Da questi pochi versi si capisce subito quali sono stati i lati della poesia di Betti: gusto del pittoresco, appunto, e l’idillio, talvolta leggermente manierato (come dimostrano Caterinella, Selvaggia e il Cantastorie), enunciazione di dati elementari che non giungono alla sintesi poetica. Nella Canzonetta degli Amanti addormentati, ad esempio, gli ultimi quattro versi ci danno la visione del mondo resa con parole quasi immateriali. Ma dopo queste poesie, viene il gruppo che Betti raccoglie sotto il titolo La Terra e in esse il secondo titolo del libro La morte, le quali trovano un significato ed espressioni maggiori; nelle Case, ad esempio, quell’enunciazione di dati elementari fa blocco: è poetica perché diventa visione. E se i quattro ultimi versi sono derivati con qualche freddezza, le prime tre strofe danno il senso cosmico della terra e del fatale destino dell’uomo:

In ogni casa, come in un orto,

ogni tanto matura un morto…

Il poeta contempla da un’altezza serena il mondo, il peccato di Adamo, la vanità, le passioni, il dolore. E proprio questi sono i temi delle sue poesie più belle, tra le quali spicca anche Canto di operai, poesia molto ispirata dove la visione umana e cosmica di Betti, severa, lucida, ma non disperata, appare realizzata al meglio.

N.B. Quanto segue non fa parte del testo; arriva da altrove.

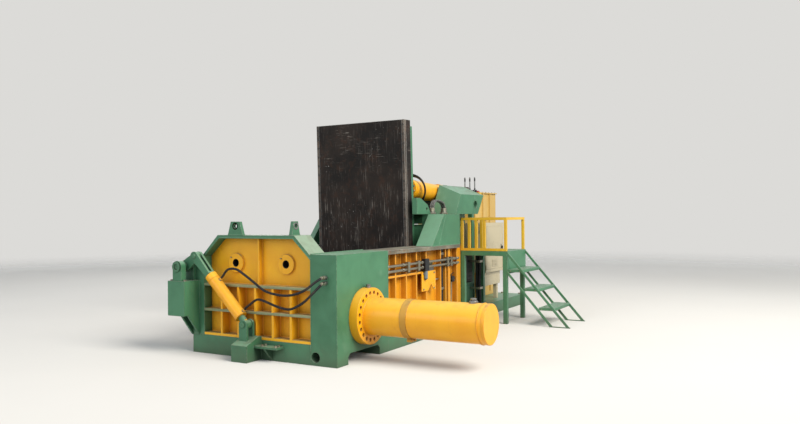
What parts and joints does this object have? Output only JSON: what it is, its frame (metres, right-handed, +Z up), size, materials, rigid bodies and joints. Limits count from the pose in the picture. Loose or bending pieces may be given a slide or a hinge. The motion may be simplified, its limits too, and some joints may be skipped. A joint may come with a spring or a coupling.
{
  "type": "recycling baler",
  "caption": "Hydraulic scrap baler: open charging chamber with swinging lid, main ram and long pusher, bale turn-out, operator platform, power pack.",
  "frame": {"origin": "ground level, under the outer face of the end wall, on the chamber's centre line", "axes": "+X along the machine from the end wall to the power pack, +Y across to the turn-out side, +Z up"},
  "size_m": [5.15, 3.058, 2.3837],
  "materials": {
    "green_paint": "semi-gloss machine enamel, scuffed",
    "yellow_paint": "semi-gloss machine enamel, scuffed",
    "worn_liner": "scale and rust, rubbed bright in streaks",
    "bare_steel": "ground steel",
    "rail_paint": "flat yellow enamel",
    "cream_paint": "powder coat",
    "black_metal": "satin black",
    "hose_rubber": "matt, wound cover",
    "red_plastic": "gloss"
  },
  "bodies": {
    "frame": {"base_frame": "green_paint", "near_block": "green_paint", "near_wall": "yellow_paint", "near_flange": "bare_steel", "far_wall": "yellow_paint", "far_flange": "bare_steel", "end_wall": "yellow_paint", "end_band": "green_paint", "floor_liner": "worn_liner", "wall_liners": "worn_liner", "shear_blades": "bare_steel", "head_wall": "green_paint", "near_cheek": "green_paint", "far_cheek": "green_paint", "crosshead": "green_paint", "hinge_pins": "bare_steel", "main_cylinder": "yellow_paint", "main_bolts": "black_metal", "pusher_cylinder": "yellow_paint", "pusher_bolts": "black_metal", "turnout_pedestal": "green_paint", "turnout_rear_bearing": "green_paint", "turnout_bracket": "green_paint", "platform": "green_paint", "guard_rail": "rail_paint", "stairs": "green_paint", "valve_stand": "green_paint", "valve_bank": "black_metal", "stop_box": "rail_paint", "power_skid": "green_paint", "oil_tank": "yellow_paint", "tank_fittings": "black_metal", "motor_pumps": "bare_steel", "cabinet": "cream_paint", "side_pipes": "bare_steel", "side_valve": "black_metal", "pipe_post": "green_paint", "hose_fittings": "bare_steel", "lid_hose": "hose_rubber", "turnout_hose_upper": "hose_rubber", "turnout_hose_lower": "hose_rubber"},
    "main_ram": {"main_ram": "bare_steel"},
    "pusher": {"long_pusher": "bare_steel"},
    "lid": {"lid_slab": "worn_liner", "lid_blades": "bare_steel", "lid_ribs": "green_paint", "lid_lug_pins": "bare_steel"},
    "lift_rods": {"lid_rods": "bare_steel"},
    "lift_barrels": {"lid_barrels": "yellow_paint"},
    "turnout": {"bale_tray": "worn_liner", "turnout_shaft": "bare_steel", "turnout_crank": "green_paint"},
    "turnout_cylinder": {"turnout_barrel": "yellow_paint"},
    "turnout_rod": {"turnout_fork": "green_paint"},
    "lever_one": {"lever_1": "bare_steel"},
    "lever_two": {"lever_2": "bare_steel"},
    "lever_three": {"lever_3": "bare_steel"},
    "stop": {"stop_button": "red_plastic"},
    "door": {"cabinet_door": "cream_paint"},
    "handle": {"door_handle": "bare_steel"}
  },
  "joints": [
    {"name": "main_ram_slide", "type": "slide", "parent": "frame", "child": "main_ram", "axis": [0, 1, 0], "range_m": [0, 0.8]},
    {"name": "pusher_slide", "type": "slide", "parent": "frame", "child": "pusher", "axis": [-1, 0, 0], "range_m": [0, 1.22]},
    {"name": "lid_hinge", "type": "hinge", "parent": "frame", "child": "lid", "pos_m": [1.94, 0, 0.7], "axis": [0, -1, 0], "range_deg": [0, 88.2]},
    {"name": "rod_pivot", "type": "hinge", "parent": "lid", "child": "lift_rods", "pos_m": [2.0807, 0, 1.63488], "axis": [0, 1, 0], "range_deg": [0, 66.36]},
    {"name": "rod_extend", "type": "slide", "parent": "lift_rods", "child": "lift_barrels", "axis": [0.9986, 0, -0.0538], "range_m": [0, 1.18663]},
    {"name": "turnout_hinge", "type": "hinge", "parent": "frame", "child": "turnout", "pos_m": [0, 0.8, 0.835], "axis": [-1, 0, 0], "range_deg": [0, 85]},
    {"name": "turnout_pivot", "type": "hinge", "parent": "frame", "child": "turnout_cylinder", "pos_m": [-0.075, 0.034, 0.324], "axis": [-1, 0, 0], "range_deg": [0, 6.61]},
    {"name": "turnout_extend", "type": "slide", "parent": "turnout_cylinder", "child": "turnout_rod", "axis": [0, 0.7116, 0.7025], "range_m": [0, 0.21314]},
    {"name": "lever_1_tilt", "type": "hinge", "parent": "frame", "child": "lever_one", "pos_m": [3.61, -0.636, 1.622], "axis": [0, 1, 0], "range_deg": [-12, 12], "stiffness_Nm_per_rad": 3},
    {"name": "lever_2_tilt", "type": "hinge", "parent": "frame", "child": "lever_two", "pos_m": [3.61, -0.566, 1.622], "axis": [0, 1, 0], "range_deg": [-12, 12], "stiffness_Nm_per_rad": 3},
    {"name": "lever_3_tilt", "type": "hinge", "parent": "frame", "child": "lever_three", "pos_m": [3.61, -0.496, 1.622], "axis": [0, 1, 0], "range_deg": [-12, 12], "stiffness_Nm_per_rad": 3},
    {"name": "stop_press", "type": "slide", "parent": "frame", "child": "stop", "axis": [0, 0, -1], "range_m": [0, 0.008], "stiffness_N_per_m": 600},
    {"name": "door_hinge", "type": "hinge", "parent": "frame", "child": "door", "pos_m": [3.702, -0.748, 0.87], "axis": [0, 0, -1], "range_deg": [0, 95]},
    {"name": "door_latch", "type": "hinge", "parent": "door", "child": "handle", "pos_m": [4.27, -0.74, 0.87], "axis": [0, 1, 0], "range_deg": [0, 90]}
  ],
  "couplings": [
    {"joint": "rod_pivot", "follows": "lid_hinge", "ratio": 0.75232},
    {"joint": "rod_extend", "follows": "lid_hinge", "m_per_rad": 0.77078},
    {"joint": "turnout_pivot", "follows": "turnout_hinge", "ratio": 0.077632},
    {"joint": "turnout_extend", "follows": "turnout_hinge", "m_per_rad": 0.1436}
  ]
}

Per quanto riguarda il Betti drammaturgo, attività letteraria alla quale è stata rivolta, giustamente, maggiore attenzione rispetto a quella di poeta, è importante dire che essa non si può spiegare se non si tiene conto della sua opera in versi; il teatro di Ugo Betti è, come in Pirandello, una proiezione del poeta e del narratore con la sua visione angosciosa del mondo.

Bibliografia: G. Titta Rosa, Vita letteraria del Novecento, V. III.